◆ Material provided:
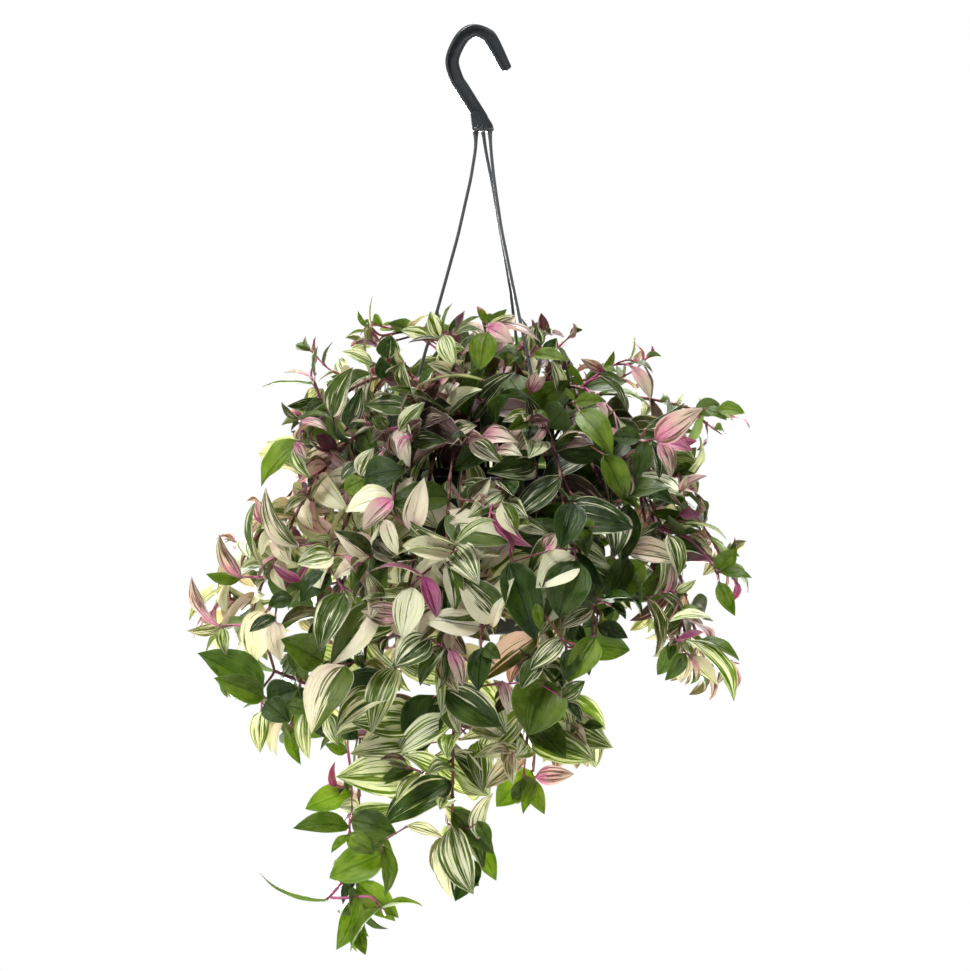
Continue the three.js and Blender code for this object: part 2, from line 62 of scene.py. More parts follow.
# Seeds of the random draws: the first one, and its steps from stem to stem, leaf to leaf and try to try.
DRAW_MODULUS = 2147483647
DRAW_FACTOR = 48271
STEM_SEED = (7001, 613, 17)
LEAF_SEED = (50021, 7919, 211, 31)
SEEN_SEED = (61001,)
GROWTH_SEED = (90001, 977)
PAINT_SEED = (120011, 331)

# View: the photograph's size, its scale and the pixel of the frame's origin.
IMAGE_WIDTH = 970
IMAGE_HEIGHT = 971
MM_PER_PIXEL = 0.8
ORIGIN_PIXEL = (476.0, 39.5)
CAMERA_DISTANCE = 2600.0
CAMERA_ELEVATION = 3.0
SENSOR_WIDTH = 36.0

# Studio: the white room dims overhead and underfoot, between two sines of height, and behind the viewer,
# between two places along the view. Each light has a place and a size in metres, and watts between them.
ROOM_BAND = (0.28, 0.6)
ROOM_DIM = 0.4
ROOM_FRONT = (0.45, -0.5)
ROOM_FRONT_DIM = 0.08
LIGHTS = (
    ("key", (-0.9, -1.2, 1.7), 61, 0.7),
    ("low", (-0.7, -1.8, -1.0), 9, 1.2),
    ("sheen", (-0.5, -0.9, 2.2), 10, 2.0),
    ("top", (0.2, 0.8, 1.5), 100, 1.4),
    ("back", (-0.4, 1.8, -0.9), 220, 1.6),
)
LIT_PLACE = (0.013, 0, -0.42)
FLOOR_HALF = 3500.0
FLOOR_Z = -1600.0

# Pot and soil.
POT_AXIS_X = 13.0
RIM_Z = -346.0
RIM_RADIUS = 86.0
RIM_LIP_DEPTH = 9.0
RIM_INNER_RADIUS = 75.2
POT_HEIGHT = 125.0
POT_BASE_RADIUS = 58.0
POT_WALL = 1.8
POT_AROUND = 128
DRAIN_COUNT = 6
DRAIN_RADIUS = 4.5
DRAIN_CIRCLE = 36.0
CLIP_CIRCLE = 81.0
CLIP_HOLE_RADIUS = 2.0
CLIP_ANGLES = {"left": 187.0, "back": 67.0, "front": 307.0}
SOIL_GAP = 0.35
SOIL_EDGE_DEPTH = 12.0
SOIL_CROWN_DEPTH = 5.0
SOIL_AROUND = 144
ROOT_DEPTH = 12.0
POT_SHIFT = np.array([POT_AXIS_X, 0.0, RIM_Z])

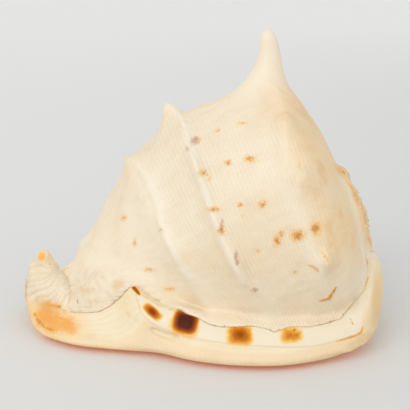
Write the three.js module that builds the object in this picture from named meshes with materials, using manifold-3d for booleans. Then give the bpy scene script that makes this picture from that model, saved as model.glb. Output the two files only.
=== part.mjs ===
// A horned helmet shell lying on its mouth. It grew as one piece, so it is one solid.
// Millimetres, +Z up, origin on the ground under the middle of the shell. The spire points to +X, the
// siphonal canal to -X, the shield of the inner lip to -Y and the outer lip to +Y.

import * as THREE from 'three';
import { ParametricGeometry } from 'three/addons/geometries/ParametricGeometry.js';
import { mergeVertices } from 'three/addons/utils/BufferGeometryUtils.js';
import Module from 'manifold-3d';

const wasm = await Module();
wasm.setup();

const DEGREE = Math.PI / 180;
const FULL_TURN = 2 * Math.PI;

// Moves the finished shell, so that the origin is under its middle.
const TO_MIDDLE = [2.8, -0.35, 0];

// The coiling axis runs from the tip of the spire down and forward, under the canal.
const APEX = new THREE.Vector3(103, -3, 73);
const AXIS_TILT = 18 * DEGREE;
const TO_FRONT = new THREE.Vector3(-Math.cos(AXIS_TILT), 0, -Math.sin(AXIS_TILT));
const TO_BACK_RIDGE = new THREE.Vector3(-Math.sin(AXIS_TILT), 0, Math.cos(AXIS_TILT));
const TO_NEAR_SIDE = new THREE.Vector3(0, -1, 0);

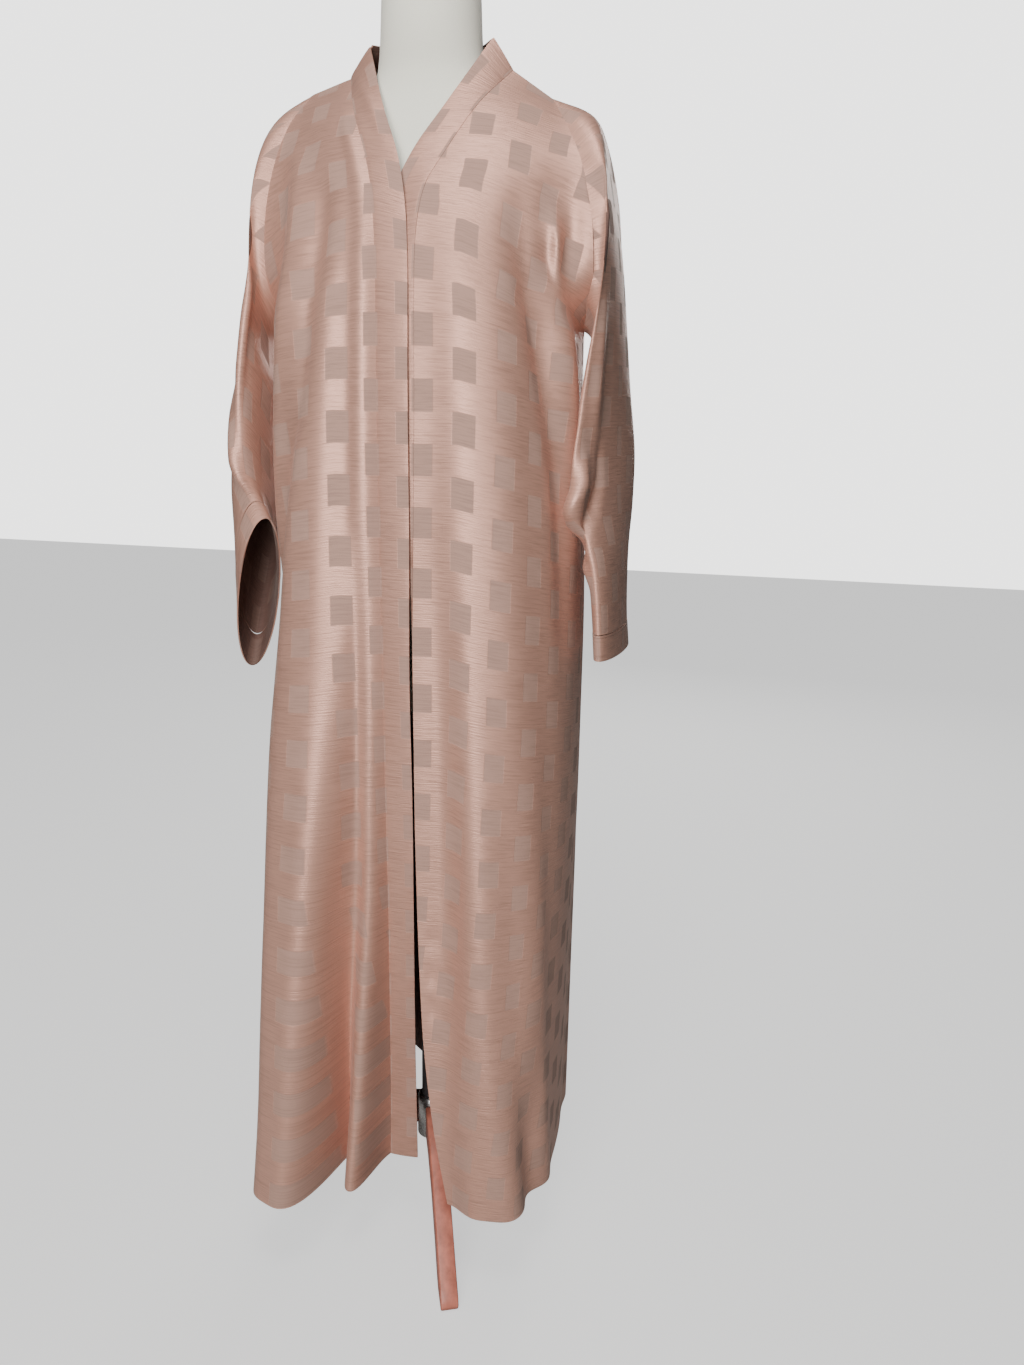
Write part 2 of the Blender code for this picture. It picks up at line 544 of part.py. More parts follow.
def make_stand():
    grey = material("pole_grey", (0.085, 0.075, 0.080), 0.45, 0.3)
    metal = material("hub_metal", (0.70, 0.70, 0.70), 0.3, 0.9)
    wood = material("leg_wood", (0.55, 0.28, 0.22), 0.45)

    pole_top = FORM["z"][0] - CLEAR
    ends = ((HUB_TOP + CLEAR, 1.0), (pole_top, 1.0))
    loft("pole", [disc(POLE_RADIUS * f, z) for z, f in ends], grey)
    shape = ((HUB_BOTTOM, 0.80), (HUB_BOTTOM + 0.004, 1.0), (HUB_TOP - 0.004, 1.0),
             (HUB_TOP, 0.86))
    loft("hub", [disc(HUB_RADIUS * f, z) for z, f in shape], metal)

    # A leg's outline seen from its side: distance from the axis and height, round
    # from the hub along its top to the foot and back along its underside.
    start = HUB_RADIUS + CLEAR + 0.0006
    top_line = [(start, 0.158), (0.060, 0.148), (0.110, 0.120), (0.160, 0.082),
                (0.200, 0.045), (0.222, 0.026)]
    foot = [(LEG_REACH - 0.004, 0.018), (LEG_REACH, 0.008), (LEG_REACH - 0.004, 0.0)]
    underside = [(0.196, 0.0), (0.182, 0.010), (0.150, 0.042), (0.104, 0.080),
                 (0.060, 0.101), (start, 0.108)]
    outline = top_line + foot + underside
    for number, turn in enumerate(LEG_TURNS, start=1):
        angle = math.radians(turn)
        away = np.array([math.sin(angle), -math.cos(angle), 0.0])
        across = np.array([math.cos(angle), math.sin(angle), 0.0])
        bm = bmesh.new()
        sides = []
        for shift in (-LEG_WIDTH / 2, LEG_WIDTH / 2):
            sides.append([bm.verts.new(away * r + across * shift + (0, 0, z))
                          for r, z in outline])
        count = len(outline)
        for i in range(count):
            j = (i + 1) % count
            bm.faces.new((sides[0][i], sides[0][j], sides[1][j], sides[1][i]))
        bm.faces.new(sides[0][::-1])
        bm.faces.new(sides[1])
        bmesh.ops.recalc_face_normals(bm, faces=bm.faces)
        add_object("leg_%d" % number, bm, wood, smooth=False)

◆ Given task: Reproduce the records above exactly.

◆ Solution:
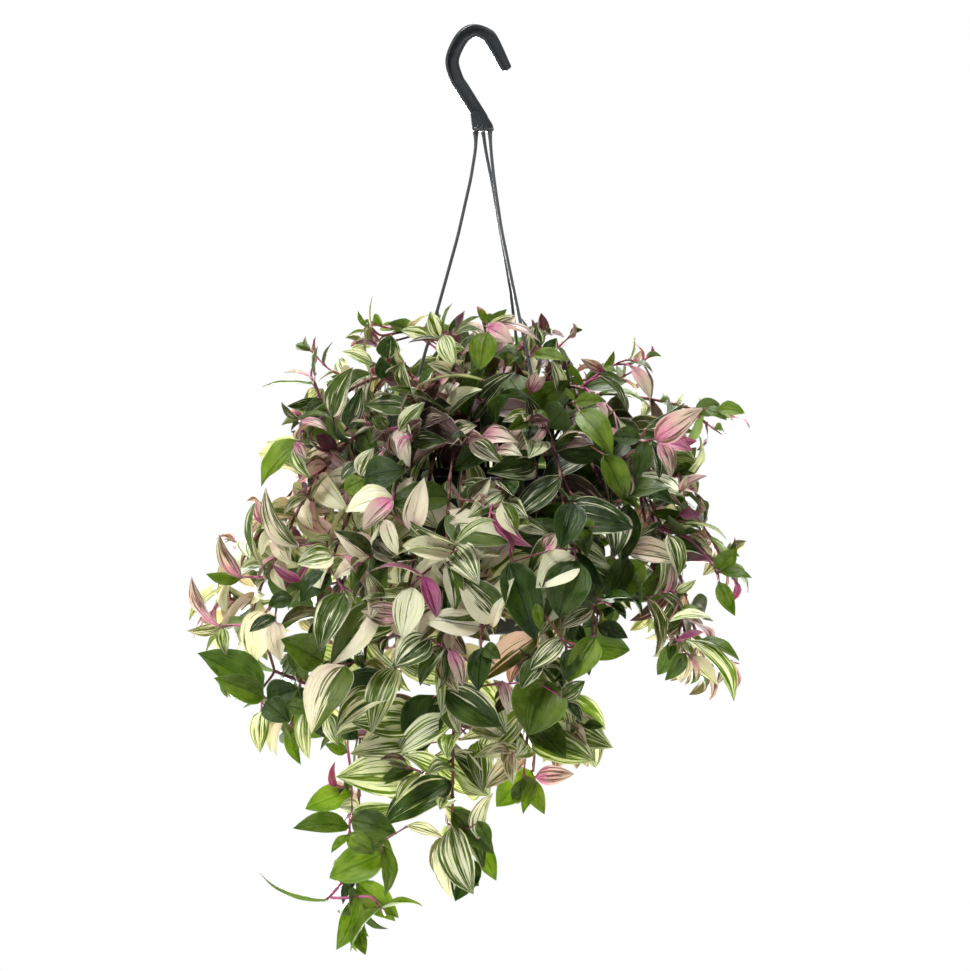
Continue the three.js and Blender code for this object: part 2, from line 62 of scene.py. More parts follow.
# Seeds of the random draws: the first one, and its steps from stem to stem, leaf to leaf and try to try.
DRAW_MODULUS = 2147483647
DRAW_FACTOR = 48271
STEM_SEED = (7001, 613, 17)
LEAF_SEED = (50021, 7919, 211, 31)
SEEN_SEED = (61001,)
GROWTH_SEED = (90001, 977)
PAINT_SEED = (120011, 331)

# View: the photograph's size, its scale and the pixel of the frame's origin.
IMAGE_WIDTH = 970
IMAGE_HEIGHT = 971
MM_PER_PIXEL = 0.8
ORIGIN_PIXEL = (476.0, 39.5)
CAMERA_DISTANCE = 2600.0
CAMERA_ELEVATION = 3.0
SENSOR_WIDTH = 36.0

# Studio: the white room dims overhead and underfoot, between two sines of height, and behind the viewer,
# between two places along the view. Each light has a place and a size in metres, and watts between them.
ROOM_BAND = (0.28, 0.6)
ROOM_DIM = 0.4
ROOM_FRONT = (0.45, -0.5)
ROOM_FRONT_DIM = 0.08
LIGHTS = (
    ("key", (-0.9, -1.2, 1.7), 61, 0.7),
    ("low", (-0.7, -1.8, -1.0), 9, 1.2),
    ("sheen", (-0.5, -0.9, 2.2), 10, 2.0),
    ("top", (0.2, 0.8, 1.5), 100, 1.4),
    ("back", (-0.4, 1.8, -0.9), 220, 1.6),
)
LIT_PLACE = (0.013, 0, -0.42)
FLOOR_HALF = 3500.0
FLOOR_Z = -1600.0

# Pot and soil.
POT_AXIS_X = 13.0
RIM_Z = -346.0
RIM_RADIUS = 86.0
RIM_LIP_DEPTH = 9.0
RIM_INNER_RADIUS = 75.2
POT_HEIGHT = 125.0
POT_BASE_RADIUS = 58.0
POT_WALL = 1.8
POT_AROUND = 128
DRAIN_COUNT = 6
DRAIN_RADIUS = 4.5
DRAIN_CIRCLE = 36.0
CLIP_CIRCLE = 81.0
CLIP_HOLE_RADIUS = 2.0
CLIP_ANGLES = {"left": 187.0, "back": 67.0, "front": 307.0}
SOIL_GAP = 0.35
SOIL_EDGE_DEPTH = 12.0
SOIL_CROWN_DEPTH = 5.0
SOIL_AROUND = 144
ROOT_DEPTH = 12.0
POT_SHIFT = np.array([POT_AXIS_X, 0.0, RIM_Z])

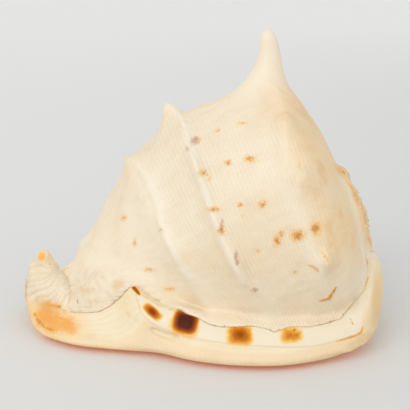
Write the three.js module that builds the object in this picture from named meshes with materials, using manifold-3d for booleans. Then give the bpy scene script that makes this picture from that model, saved as model.glb. Output the two files only.
=== part.mjs ===
// A horned helmet shell lying on its mouth. It grew as one piece, so it is one solid.
// Millimetres, +Z up, origin on the ground under the middle of the shell. The spire points to +X, the
// siphonal canal to -X, the shield of the inner lip to -Y and the outer lip to +Y.

import * as THREE from 'three';
import { ParametricGeometry } from 'three/addons/geometries/ParametricGeometry.js';
import { mergeVertices } from 'three/addons/utils/BufferGeometryUtils.js';
import Module from 'manifold-3d';

const wasm = await Module();
wasm.setup();

const DEGREE = Math.PI / 180;
const FULL_TURN = 2 * Math.PI;

// Moves the finished shell, so that the origin is under its middle.
const TO_MIDDLE = [2.8, -0.35, 0];

// The coiling axis runs from the tip of the spire down and forward, under the canal.
const APEX = new THREE.Vector3(103, -3, 73);
const AXIS_TILT = 18 * DEGREE;
const TO_FRONT = new THREE.Vector3(-Math.cos(AXIS_TILT), 0, -Math.sin(AXIS_TILT));
const TO_BACK_RIDGE = new THREE.Vector3(-Math.sin(AXIS_TILT), 0, Math.cos(AXIS_TILT));
const TO_NEAR_SIDE = new THREE.Vector3(0, -1, 0);

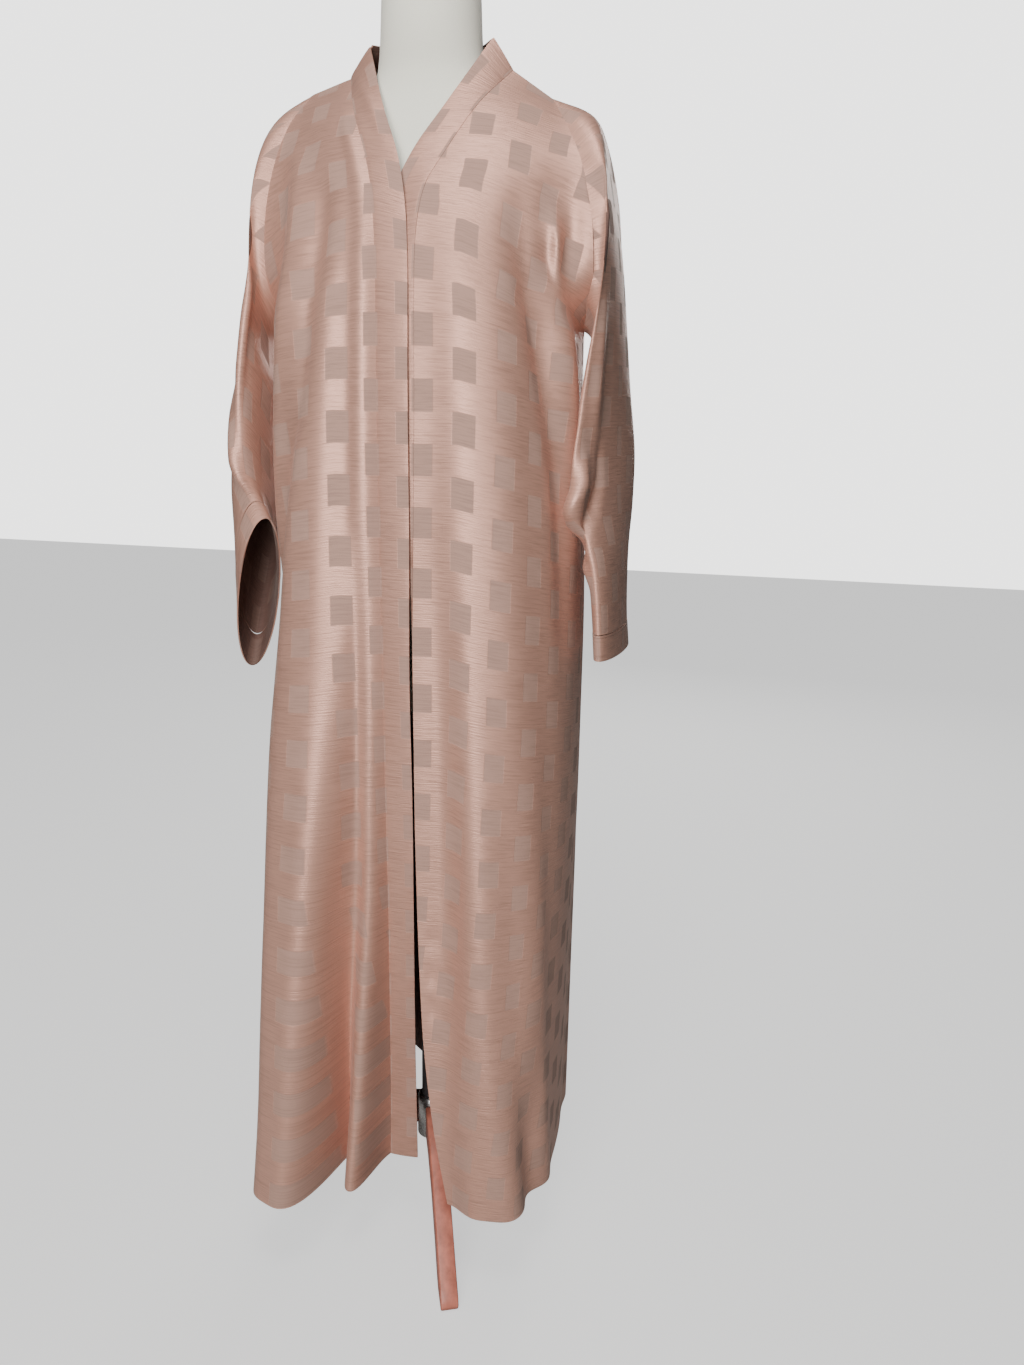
Write part 2 of the Blender code for this picture. It picks up at line 544 of part.py. More parts follow.
def make_stand():
    grey = material("pole_grey", (0.085, 0.075, 0.080), 0.45, 0.3)
    metal = material("hub_metal", (0.70, 0.70, 0.70), 0.3, 0.9)
    wood = material("leg_wood", (0.55, 0.28, 0.22), 0.45)

    pole_top = FORM["z"][0] - CLEAR
    ends = ((HUB_TOP + CLEAR, 1.0), (pole_top, 1.0))
    loft("pole", [disc(POLE_RADIUS * f, z) for z, f in ends], grey)
    shape = ((HUB_BOTTOM, 0.80), (HUB_BOTTOM + 0.004, 1.0), (HUB_TOP - 0.004, 1.0),
             (HUB_TOP, 0.86))
    loft("hub", [disc(HUB_RADIUS * f, z) for z, f in shape], metal)

    # A leg's outline seen from its side: distance from the axis and height, round
    # from the hub along its top to the foot and back along its underside.
    start = HUB_RADIUS + CLEAR + 0.0006
    top_line = [(start, 0.158), (0.060, 0.148), (0.110, 0.120), (0.160, 0.082),
                (0.200, 0.045), (0.222, 0.026)]
    foot = [(LEG_REACH - 0.004, 0.018), (LEG_REACH, 0.008), (LEG_REACH - 0.004, 0.0)]
    underside = [(0.196, 0.0), (0.182, 0.010), (0.150, 0.042), (0.104, 0.080),
                 (0.060, 0.101), (start, 0.108)]
    outline = top_line + foot + underside
    for number, turn in enumerate(LEG_TURNS, start=1):
        angle = math.radians(turn)
        away = np.array([math.sin(angle), -math.cos(angle), 0.0])
        across = np.array([math.cos(angle), math.sin(angle), 0.0])
        bm = bmesh.new()
        sides = []
        for shift in (-LEG_WIDTH / 2, LEG_WIDTH / 2):
            sides.append([bm.verts.new(away * r + across * shift + (0, 0, z))
                          for r, z in outline])
        count = len(outline)
        for i in range(count):
            j = (i + 1) % count
            bm.faces.new((sides[0][i], sides[0][j], sides[1][j], sides[1][i]))
        bm.faces.new(sides[0][::-1])
        bm.faces.new(sides[1])
        bmesh.ops.recalc_face_normals(bm, faces=bm.faces)
        add_object("leg_%d" % number, bm, wood, smooth=False)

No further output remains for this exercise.